The State of Montana, through its Attorney General Austin Knudsen, called on a federal judge on Monday, Aug. 21, to keep Montana’s law banning TikTok in the state in effect while the case proceeds in federal court, citing well-documented concerns over the app’s massive data-harvesting practices and access to that data granted to Chinese Communist Party officials.

The Montana legislature passed and Gov. Greg Gianforte signed Senate Bill 419 (SB 419), which requires TikTok to stop operating in the state and prohibits mobile application stores from making TikTok available for download starting on Jan. 1, 2024. Shortly after the Governor signed SB 419 into law, the company and a group of users funded by TikTok filed lawsuits against the State and requested a preliminary injunction. The reply filed in the U.S. District Court for the District of Montana refutes and calls out the hypocrisy in the company’s legal arguments for the injunction.

“The federal government, other states, and other countries have recognized the dangers of TikTok because it is under the thumb of Chinese Communist Party officials, but the State of Montana is the first state to take action and protect its citizens’ privacy,” Knudsen said. “Our legislators and Governor Gianforte did the right thing in prohibiting TikTok from operating in Montana as long as it is under the control of a foreign adversary. My office looks forward to vigorously defending the law as this case proceeds.”

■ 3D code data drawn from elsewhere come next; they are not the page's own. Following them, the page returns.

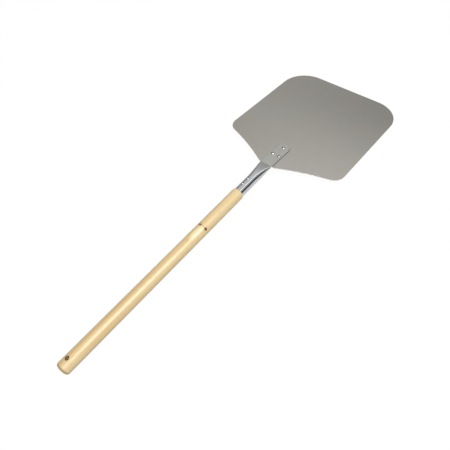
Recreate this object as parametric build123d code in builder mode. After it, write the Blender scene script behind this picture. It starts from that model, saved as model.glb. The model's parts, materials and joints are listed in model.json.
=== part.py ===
from build123d import *
import os
from math import asin, atan2, copysign, cos, hypot, pi, radians, sin, sqrt, tan

# Pizza peel: a flat aluminium blade riveted to the flattened end of a tube socket, which holds a
# turned wooden handle. Millimetres, +Z up, +Y towards the front of the blade, X = 0 down the middle.
# The peel lies as it does on a table, on its blade's front edge and the butt of its handle. The
# origin is on the table, midway between the two ends.

# Blade
blade_width = 355.6
blade_length = 406.4
blade_thickness = 1.5
front_corner_radius = 77.0
rear_corner_radius = 33.0
shoulder_rise = 85.0  # from the neck to the centres of the rear corners
shoulder_angle = 16.0  # slope of the shoulder where it meets the rear corner
neck_width = 47.0
neck_corner_radius = 3.0
blade_edge_round = 0.3

# Handle, measured from the neck of the blade along the handle's own axis
handle_reach = 658.3  # neck to the end of the butt
handle_diameter = 32.4
handle_pitch = 4.7  # how far the handle points down from the plane of the blade
handle_drop = 3.6  # depth of the handle's axis under the blade's top face, at the neck
butt_round = 6.5
shoulder_taper = 5.0  # length over which the wood's front end rounds down to the socket
shoulder_step = 0.6  # height of the wood's shoulder over the socket's outer face
tenon_length = 58.0
tenon_chamfer = 1.0

# Hanging hole through the handle
hanging_hole_diameter = 9.5
hanging_hole_inset = 23.9  # from the end of the butt
hanging_hole_turn = 8.0  # turned about the handle's axis, to the left of the top
hanging_hole_round = 0.8

# Socket
socket_diameter = 28.4
socket_wall = 1.2
socket_reach = 114.3  # neck to the rear rim
round_reach = 58.0  # neck to where the tube is fully round
cavity_reach = 9.0  # neck to where the flattened walls meet
cavity_height = 0.8  # inside height at that place
cavity_side = 2.4  # metal left at each side there
blend_steps = 6
seam_step = 0.05  # the opening stretch stands this much inside the tang and the round tube
outline_points = 24
flat_squareness = 5.0  # superellipse power of the pressed-flat tube; a circle has 2
squareness_ease = 0.5
tang_width = 35.0
tang_length = 91.0
tang_overhang = 3.0  # flat stretch behind the neck, before the tube starts to open

# Rivets
tang_rivet_shank = 4.8
tang_rivet_head = 8.0
tang_rivet_dome = 2.0
tang_rivet_tail = 7.4  # widest, flush with the underside of the blade
countersink_angle = 90.0
tang_rivet_front_y = 74.0
tang_rivet_rear_y = 40.0
tang_rivet_spread = 20.0  # between the two rear rivets
socket_rivet_shank = 4.0
socket_rivet_head = 7.0
socket_rivet_dome = 1.9
socket_rivet_tail = 6.4
socket_rivet_tail_height = 0.9
socket_rivet_front = 72.0  # from the neck, along the handle's axis
socket_rivet_rear = 92.0
socket_rivet_turn = 16.0  # turned about the handle's axis, to the left of the top
rivet_clearance = 0.05  # around each shank
tenon_clearance = 0.1  # around the tenon

tang_thickness = 2 * socket_wall
socket_radius = socket_diameter / 2
bore_radius = socket_radius - socket_wall
tenon_radius = bore_radius - tenon_clearance
handle_radius = handle_diameter / 2

# How it lies. Seen from the side, in the blade's own plane, the table is the line through the
# blade's lower front edge that touches the rounded edge of the butt from below.
pitch = radians(handle_pitch)
round_centre = handle_radius - butt_round
butt_y = -(handle_reach - butt_round) * cos(pitch) + round_centre * sin(pitch)
butt_z = -handle_drop - (handle_reach - butt_round) * sin(pitch) - round_centre * cos(pitch)
front_to_butt = hypot(blade_length - butt_y, -blade_thickness - butt_z)
lie = atan2(-blade_thickness - butt_z, blade_length - butt_y) + asin(butt_round / front_to_butt)

# The neck is the middle of the blade's rear edge, on its top face
neck_height = blade_length * sin(lie) + blade_thickness * cos(lie)
front_end = blade_length * cos(lie)
slope = pitch - lie
rear_end = (
    -handle_drop * sin(lie)
    - (handle_reach - butt_round) * cos(slope)
    - round_centre * sin(slope)
    - butt_round
)
neck_y = -(front_end + rear_end) / 2

blade_plane = Plane(origin=(0, neck_y, neck_height), x_dir=(1, 0, 0), z_dir=(0, sin(lie), cos(lie)))
under_neck = blade_plane.from_local_coords(Vector(0, 0, -blade_thickness))
axis_start = blade_plane.from_local_coords(Vector(0, 0, -handle_drop))
handle_plane = Plane(origin=axis_start, x_dir=(1, 0, 0), z_dir=(0, -cos(slope), -sin(slope)))
# handle_plane: local X to the right, local Y up, local Z along the axis towards the butt


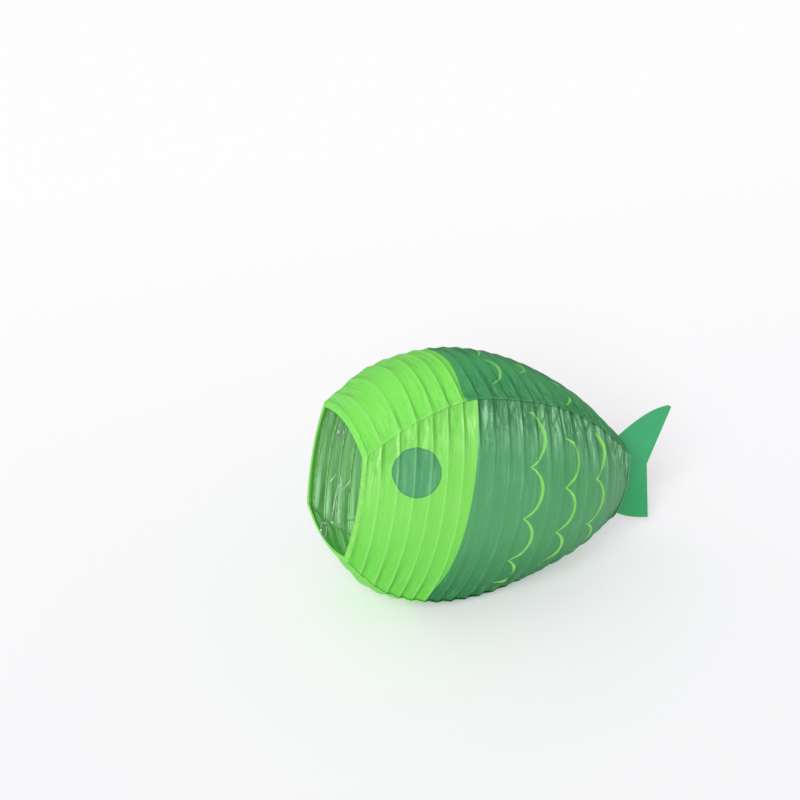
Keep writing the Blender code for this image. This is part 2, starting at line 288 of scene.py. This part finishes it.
# ---- printed colours, as reflected light; some also stand for painted light and shade --------
HEAD = (0.225, 0.700, 0.108)
# the head's colour made brighter for the top and bottom panels and the mouth hem's top and bottom:
# painted light from above
TOP_HEAD_PAINTED_LIGHT = (0.235, 0.850, 0.108)
HEAD_LIGHT = (0.370, 0.850, 0.230)
HEAD_DEEP = (0.165, 0.600, 0.070)
HEAD_BELLY_SHADE = (0.165, 0.690, 0.072)    # painted shade towards the belly
BODY_SIDE = (0.088, 0.350, 0.140)
BODY_SIDE_LIGHT = (0.280, 0.630, 0.340)
BODY_SIDE_DEEP = (0.028, 0.195, 0.065)
BODY_BELLY_SHADE = (0.002, 0.205, 0.048)    # painted shade towards the belly
BODY_TOP = (0.060, 0.425, 0.130)
BODY_TOP_LIGHT = (0.115, 0.400, 0.175)
BODY_TOP_DEEP = (0.020, 0.150, 0.055)
EYE = (0.082, 0.345, 0.145)
EYE_LIGHT = (0.150, 0.455, 0.215)
EYE_RIM = (0.040, 0.240, 0.085)
SCALE_INK = (0.250, 0.720, 0.130)
INSIDE = (0.72, 1.00, 0.76)         # the unprinted back of the paper
RIB_WEAR_AND_HIGHLIGHT = (0.55, 0.95, 0.42)           # a rib's pale line: ink worn thin over the wire, and a painted highlight

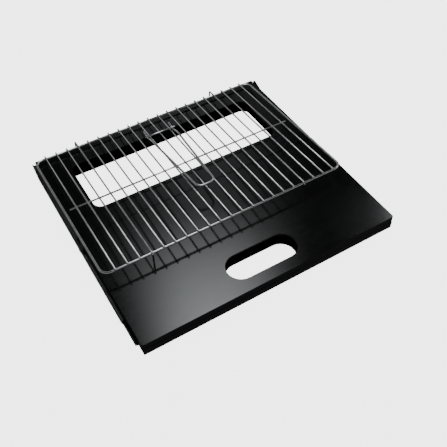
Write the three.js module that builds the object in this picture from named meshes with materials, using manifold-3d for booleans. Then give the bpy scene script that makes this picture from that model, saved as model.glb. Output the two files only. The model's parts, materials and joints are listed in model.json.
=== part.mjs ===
// Folding camp grill, folded flat, with its chrome cooking grate laid on top.
//
// Two sheet-metal panels cross at a pivot halfway along their sides, like scissors.
// The lid panel is the top sheet in front and the leg frame at the bottom behind.
// The tray panel is the bottom sheet in front and the leg frame at the top behind.
// Opened, the front halves make a trough for the charcoal and the leg frames stand
// on the ground as an X.
//
// Millimetres. +X is to the right, +Y to the back, +Z up. The origin is on the
// ground, straight below the pivot.

import * as THREE from 'three';
import { mergeVertices } from 'three/addons/utils/BufferGeometryUtils.js';
import Module from 'manifold-3d';

// ---- Driving dimensions ----

const GAP = 0.3;                 // left between two pieces that touch
const SHEET = 1.2;               // thickness of the pressed sheet
const HALF_DEPTH = 209;          // pivot to the front or the back edge
const HEIGHT = 26;               // folded thickness of the body
const PIVOT_Z = HEIGHT / 2;

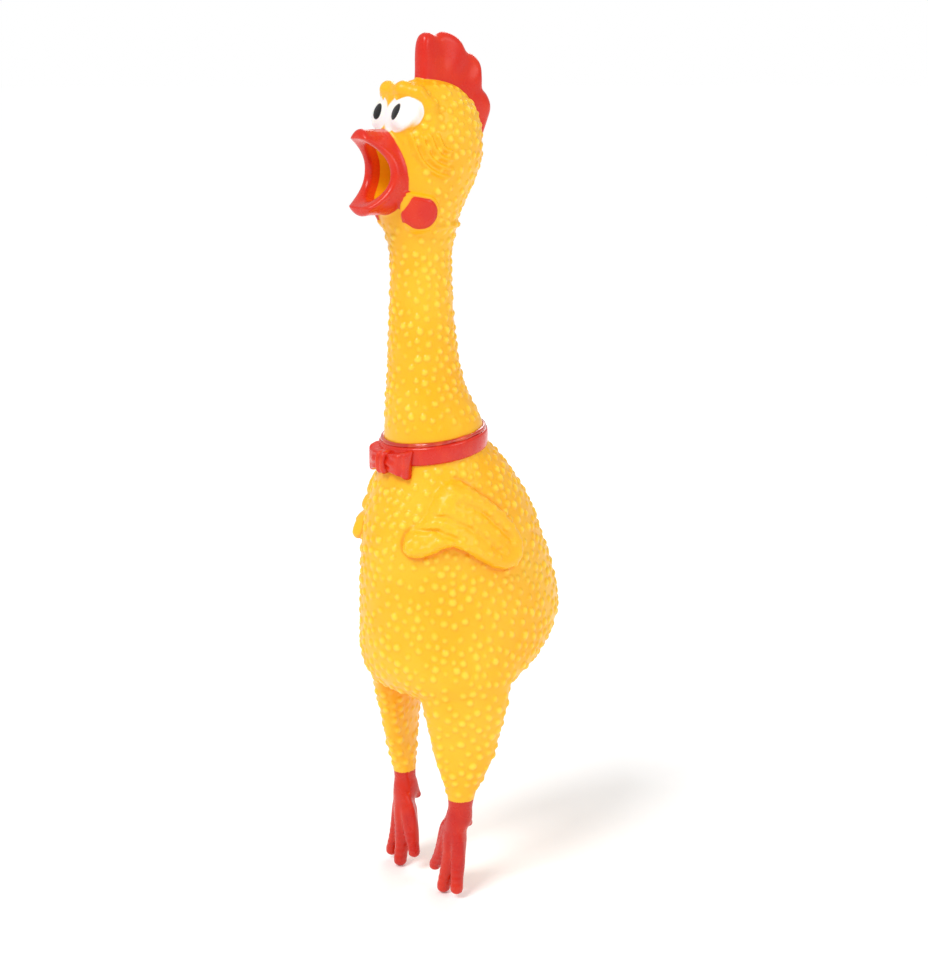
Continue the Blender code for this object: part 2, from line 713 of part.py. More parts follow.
def squawker_reed():
    """The reed: a thin tongue of film clamped at its foot, which flutters over the trough."""
    low, high = (-3.0, REED_Y - 0.2, REED_FOOT), (3.0, REED_Y + 0.2, REED_FOOT + 12.0)
    return block("squawker_reed", low, high, "reed_film")


def squawker_clamp():
    """The clamp block that holds the reed's foot against its seat."""
    low, high = (-3.4, -3.4, SEAT_FOOT), (3.4, REED_Y + 0.1, REED_FOOT - GAP)
    return block("squawker_clamp", low, high, "squawker_plastic")


def glue_bead():
    """The bead of glue in the corner between the neck's foot and the collar."""
    low = COLLAR_TOP + GAP
    outer = [oval_ring(r, z) for r, z in ((19.2, low), (19.0, low + 0.7), (18.5, low + 1.1))]
    inner = [oval_ring(r, z) for r, z in ((18.0, low), (17.9, low + 1.1))]
    return solid("glue_bead", outer + inner[::-1], "clear_glue", ring=True)


def build_neck_and_head(body):
    """Makes what bends on the body: the neck's middle on one axis, and the head on another."""
    neck_stretch("neck_fold_low", NECK_FOLD_LOW[0] + GAP, NECK_FOLD_LOW[1], 5)
    middle = neck_stretch("neck_middle", NECK_FOLD_LOW[1] + GAP, NECK_FOLD_HIGH[0], 4)
    fold = neck_stretch("neck_fold_high", NECK_FOLD_HIGH[0] + GAP, NECK_FOLD_HIGH[1], 5)
    neck = hang("neck_pivot", NECK_LOW_PIVOT, [middle, fold], body)
    pieces = [head_shell(), comb(), beak(), mouth_lining()]
    for word, side in (("left", 1), ("right", -1)):
        pieces += [wattle(f"wattle_{word}", side), eye(f"eye_{word}", side), pupil(f"pupil_{word}", side)]
    hang("head_pivot", NECK_HIGH_PIVOT, pieces, neck)


def build_leg(word, side, body):
    """Makes one leg, which swings at the hip, and its foot, which swings at the ankle."""
    hip_fold(f"hip_fold_{word}", side)
    pieces = [leg(f"leg_{word}", side), ankle_fold(f"ankle_fold_{word}", side)]
    hip = hang(f"hip_pivot_{word}", (side * HIP_PIVOT[0], *HIP_PIVOT[1:]), pieces, body)
    pivot = (side * ANKLE_PIVOT[0], *ANKLE_PIVOT[1:])
    hang(f"ankle_pivot_{word}", pivot, [foot(f"foot_{word}", side)], hip)


def build():
    """Makes every part of the toy, left side first."""
    clear_scene()
    torso = torso_shell()
    body = hang("body", (0.0, MIDDLE_Y, 0.0), [torso, collar_band(), bow_knot(), neck_base(), glue_bead()])
    for word, side in (("left", 1), ("right", -1)):
        bow_loop(f"bow_loop_{word}", side)
        wing(f"wing_{word}", side)
        build_leg(word, side, body)
    build_neck_and_head(body)
    squawker_housing()
    squawker_shallot()
    squawker_clamp()
    hang("reed_pivot", (0.0, REED_Y, REED_FOOT), [squawker_reed()], body)


build()
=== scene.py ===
"""The looks of a squawking rubber chicken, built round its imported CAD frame.

Each moulding is one smooth distance field, skinned once, given its raised pimples, and then parted
where the toy bends or where its paint changes, so that the pieces meet without a seam. Lengths are
millimetres about the collar's axis until a mesh is made: x across, y back and z up.
"""

import logging
import math
from collections.abc import Callable
from dataclasses import dataclass, field
from enum import Enum
from typing import ClassVar

import bpy
import numpy as np
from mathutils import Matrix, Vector, kdtree


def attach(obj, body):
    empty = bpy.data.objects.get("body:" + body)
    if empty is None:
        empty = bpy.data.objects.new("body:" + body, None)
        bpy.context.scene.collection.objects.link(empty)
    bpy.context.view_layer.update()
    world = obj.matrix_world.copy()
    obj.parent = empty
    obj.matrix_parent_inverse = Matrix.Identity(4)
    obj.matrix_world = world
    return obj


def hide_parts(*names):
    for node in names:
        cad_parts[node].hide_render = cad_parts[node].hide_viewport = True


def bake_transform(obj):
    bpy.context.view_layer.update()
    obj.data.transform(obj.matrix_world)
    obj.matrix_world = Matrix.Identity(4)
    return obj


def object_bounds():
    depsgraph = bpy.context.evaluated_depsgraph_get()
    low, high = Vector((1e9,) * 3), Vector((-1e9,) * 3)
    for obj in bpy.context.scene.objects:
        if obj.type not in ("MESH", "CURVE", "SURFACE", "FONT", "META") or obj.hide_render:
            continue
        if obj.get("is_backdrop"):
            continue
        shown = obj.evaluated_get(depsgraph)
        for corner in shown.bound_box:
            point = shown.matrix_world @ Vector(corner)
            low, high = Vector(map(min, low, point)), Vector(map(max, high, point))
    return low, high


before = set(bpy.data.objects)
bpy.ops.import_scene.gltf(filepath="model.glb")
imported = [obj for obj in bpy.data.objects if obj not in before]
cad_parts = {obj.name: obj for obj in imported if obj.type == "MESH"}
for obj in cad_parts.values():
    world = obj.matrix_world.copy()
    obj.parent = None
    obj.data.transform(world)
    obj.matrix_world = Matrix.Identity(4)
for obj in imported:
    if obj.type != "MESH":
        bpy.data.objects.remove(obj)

log = logging.getLogger("rubber_chicken")

Array = np.ndarray
Rows = tuple[tuple[float, ...], ...]
Pair = tuple[float, float]
Outline = tuple[Pair, ...]
Point = tuple[float, float, float]
Bar = tuple[Point, Point, float, float]
Field = Callable[[Array, Array, Array], Array]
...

TikTok’s arguments in its motion for a preliminary injunction, as the State of Montana’s brief makes clear, fall well short of satisfying its burden to prove the company has a substantial likelihood of success on the merits, it will suffer irreparable injury without one, the threatened injury outweighs whatever harm the proposed injunction would cause Montanans, and if, issued, the injunction would not be adverse to the public interest.

“The federal government has already determined that China is a foreign adversary. And the concerns with Tik-Tok are well documented at both the state and federal level, Democrat and Republican. SB419, therefore, furthers the public interest because it protects the public from the harms inseparable from TikTok’s operation.” the brief states. “For these reasons, the Court should deny the Plaintiffs’ motions.”

The State of Montana has the power to regulate products or practices that in its judgment impose unjustifiable consumer harms.

“As a condition of using it, TikTok captures reams of personal, private data from every Montana TikTok user. Then C.C.P. members embedded in ByteDance can use a “god credential” to access those data at any time— without asking TikTok.” the brief states. “No other app conditions its use on making Montanans’ digital privacy subject to data harvesting with at-will C.C.P. access; in this respect, TikTok stands alone.”

The company does not dispute the traditional power Montana has to protect its consumers, and instead contends without real evidence that the state is seeking to “regulate U.S. relations with China.” It is true that TikTok is a subsidiary of a Chinese corporation, but the law does not affect foreign relations or impose a burden on China — it only regulates the app’s operations in Montana to protect Montanans’ privacy — unless, as the brief states, “TikTok is arguing that to regulate TikTok is to regulate China.” Despite the company’s allegations that Montana’s law implicates First Amendment rights, the law is a content-neutral and narrowly tailored law that serves a significant government interest in furthering its consumer protection laws and content-neutral policy that “regulates one channel of internet expression but leaves all others untouched.”

The brief also thoroughly refutes TikTok’s arguments that TikTok is preempted by federal law and calls out TikTok for “playing ‘fast and loose with the courts.’” When President Trump attempted to regulate Tik-Tok under the International Emergency Economic Power Act, it argued that the President didn’t have the authority to do so. Now, when the State of Montana is regulating Tik-Tok, the company makes the claim it cannot do so because that power is reserved for the federal government.

“By previously interpreting the scope of the Executive’s authority narrowly, TikTok successfully evaded federal regulation under IEEPA; and now by asking this Court to interpret the scope of the Executive’s authority broadly, TikTok seeks to evade state regulation,” the brief states. “TikTok’s apparent position is it cannot be regulated—by anyone.”

Also noted in the brief is that 45 other states are actively investigating TikTok’s safety and data-harvesting features.